Olsen, the only victim who testified at the hearing, said McKee befriended him only to steal money from the family business, all the while maintaining the appearance of a successful businessman.

"It was all a lie," Olsen said. "You were not impressing anyone. In fact, you lost everything as a result."

Trease also cited McKee's desire for social standing.

"He also needed to maintain a certain status in the community," the judge said, "and those things led to where he is today."

McKee told the court that he accepted responsibility for his actions and was "embarrassed and ashamed."

"I am mortified by what I have done," he said.

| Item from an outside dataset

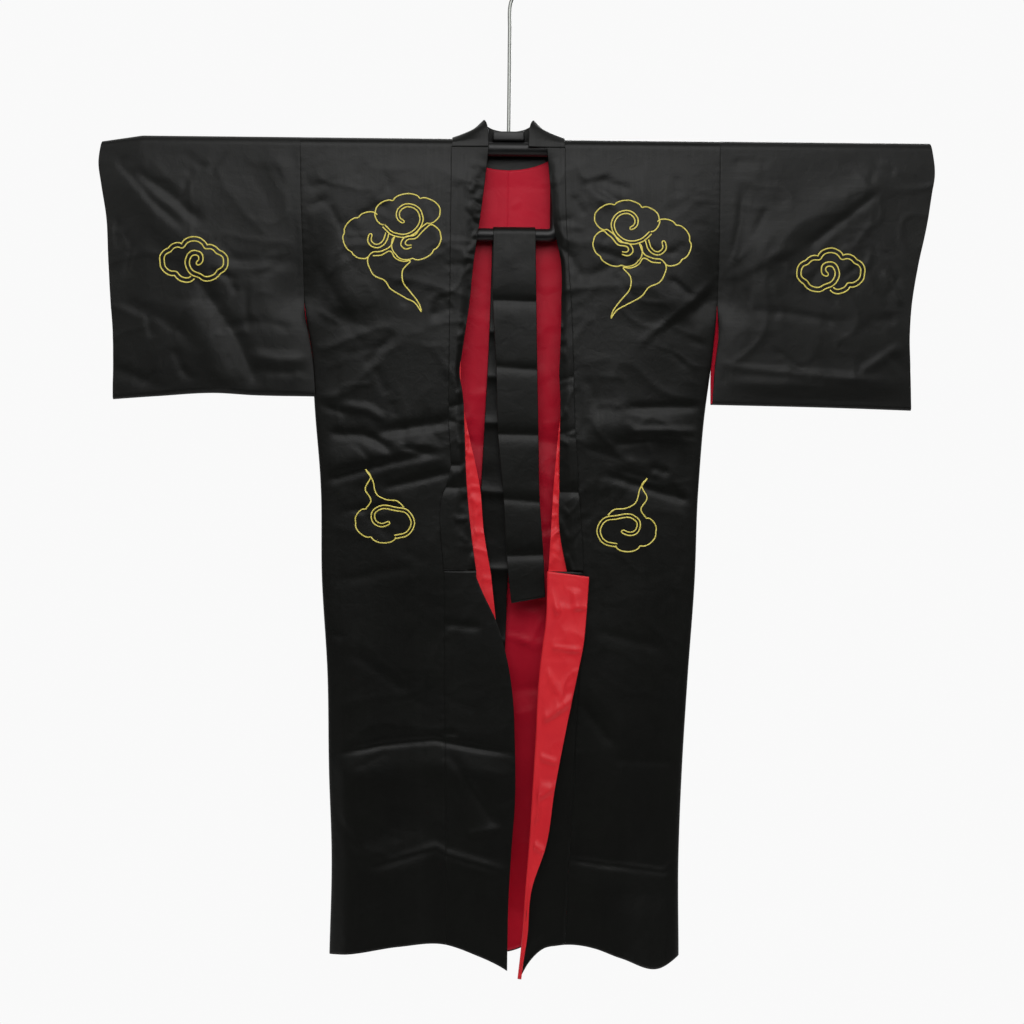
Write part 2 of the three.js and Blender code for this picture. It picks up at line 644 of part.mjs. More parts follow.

Witnesses at a June preliminary hearing testified that McKee impersonated church officials, including Gary Stevenson, now a Mormon apostle but then the presiding bishop of The Church of Jesus Christ of Latter-day Saints, and made up excuses when the railroad project was delayed and equipment wasn't delivered.

Employees of the LDS Church's land-management corporation acknowledged at a preliminary hearing that they had discussed a rail service like McKee had proposed, which would reach land the church owned in southern Utah County. But the LDS officials said the proposal stalled in 2013 as McKee had not followed through with contacts or concrete plans.

Trease also ordered McKee to pay restitution.

As part of his sentence, McKee also will be added to the Utah White Collar Crime Registry for 10 years, court documents state.